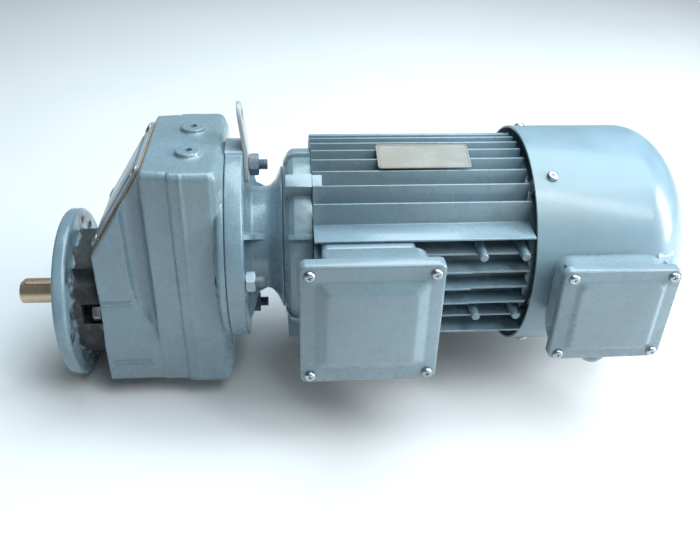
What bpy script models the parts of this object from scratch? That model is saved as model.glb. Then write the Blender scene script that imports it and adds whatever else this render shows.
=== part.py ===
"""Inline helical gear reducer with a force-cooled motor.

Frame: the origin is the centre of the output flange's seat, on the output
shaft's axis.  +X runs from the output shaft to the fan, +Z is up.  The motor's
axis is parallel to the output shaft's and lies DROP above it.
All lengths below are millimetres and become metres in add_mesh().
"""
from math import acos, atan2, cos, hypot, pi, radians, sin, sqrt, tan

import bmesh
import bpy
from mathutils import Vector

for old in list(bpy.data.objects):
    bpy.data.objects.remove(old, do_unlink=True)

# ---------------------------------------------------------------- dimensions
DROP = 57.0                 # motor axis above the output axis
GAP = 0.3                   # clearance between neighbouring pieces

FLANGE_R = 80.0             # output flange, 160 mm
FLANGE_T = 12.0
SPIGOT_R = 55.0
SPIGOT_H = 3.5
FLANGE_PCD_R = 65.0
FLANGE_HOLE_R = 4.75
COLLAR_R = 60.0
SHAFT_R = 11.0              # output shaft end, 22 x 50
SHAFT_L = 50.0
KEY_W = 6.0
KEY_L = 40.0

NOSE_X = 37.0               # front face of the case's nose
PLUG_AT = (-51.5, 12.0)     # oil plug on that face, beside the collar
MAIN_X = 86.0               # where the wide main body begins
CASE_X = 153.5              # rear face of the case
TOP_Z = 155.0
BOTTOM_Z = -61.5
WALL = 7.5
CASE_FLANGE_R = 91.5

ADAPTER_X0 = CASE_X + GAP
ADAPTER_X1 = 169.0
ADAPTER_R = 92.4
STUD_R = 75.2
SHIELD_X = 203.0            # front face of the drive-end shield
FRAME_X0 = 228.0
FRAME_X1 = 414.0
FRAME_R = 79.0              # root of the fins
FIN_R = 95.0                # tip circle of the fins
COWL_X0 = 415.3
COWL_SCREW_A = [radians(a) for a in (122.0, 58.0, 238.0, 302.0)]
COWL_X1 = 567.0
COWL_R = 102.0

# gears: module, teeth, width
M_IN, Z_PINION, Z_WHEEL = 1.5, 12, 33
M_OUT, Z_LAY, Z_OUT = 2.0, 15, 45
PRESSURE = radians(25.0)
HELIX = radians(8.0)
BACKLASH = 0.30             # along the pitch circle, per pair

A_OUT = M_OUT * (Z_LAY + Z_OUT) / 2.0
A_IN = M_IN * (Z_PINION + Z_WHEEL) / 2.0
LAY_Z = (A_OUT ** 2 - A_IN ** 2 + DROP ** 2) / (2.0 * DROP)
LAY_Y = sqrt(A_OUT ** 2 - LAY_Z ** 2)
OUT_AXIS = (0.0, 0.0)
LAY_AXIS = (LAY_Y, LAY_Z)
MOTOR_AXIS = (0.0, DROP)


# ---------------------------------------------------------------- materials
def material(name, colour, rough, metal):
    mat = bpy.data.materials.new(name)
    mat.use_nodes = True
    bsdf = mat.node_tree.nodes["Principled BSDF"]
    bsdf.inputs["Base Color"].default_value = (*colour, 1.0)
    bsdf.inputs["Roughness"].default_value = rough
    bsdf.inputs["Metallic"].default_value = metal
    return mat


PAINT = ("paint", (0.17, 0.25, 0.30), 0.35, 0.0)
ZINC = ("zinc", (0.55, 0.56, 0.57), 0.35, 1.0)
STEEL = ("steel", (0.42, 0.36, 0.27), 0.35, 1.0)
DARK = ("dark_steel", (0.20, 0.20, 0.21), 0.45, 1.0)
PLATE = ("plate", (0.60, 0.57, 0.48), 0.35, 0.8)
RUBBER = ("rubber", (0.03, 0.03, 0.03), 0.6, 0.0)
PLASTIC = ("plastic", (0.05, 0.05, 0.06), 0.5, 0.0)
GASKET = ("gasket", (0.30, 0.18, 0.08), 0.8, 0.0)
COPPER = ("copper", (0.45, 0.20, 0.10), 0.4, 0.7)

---

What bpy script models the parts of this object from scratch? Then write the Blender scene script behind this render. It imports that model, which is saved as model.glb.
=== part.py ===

> Directive:
Above are the entries. Quote exactly the lines from the one bearing "this render shows." through the one bearing "a force-cooled motor.".

> Exercise answer:
What bpy script models the parts of this object from scratch? That model is saved as model.glb. Then write the Blender scene script that imports it and adds whatever else this render shows.
=== part.py ===
"""Inline helical gear reducer with a force-cooled motor.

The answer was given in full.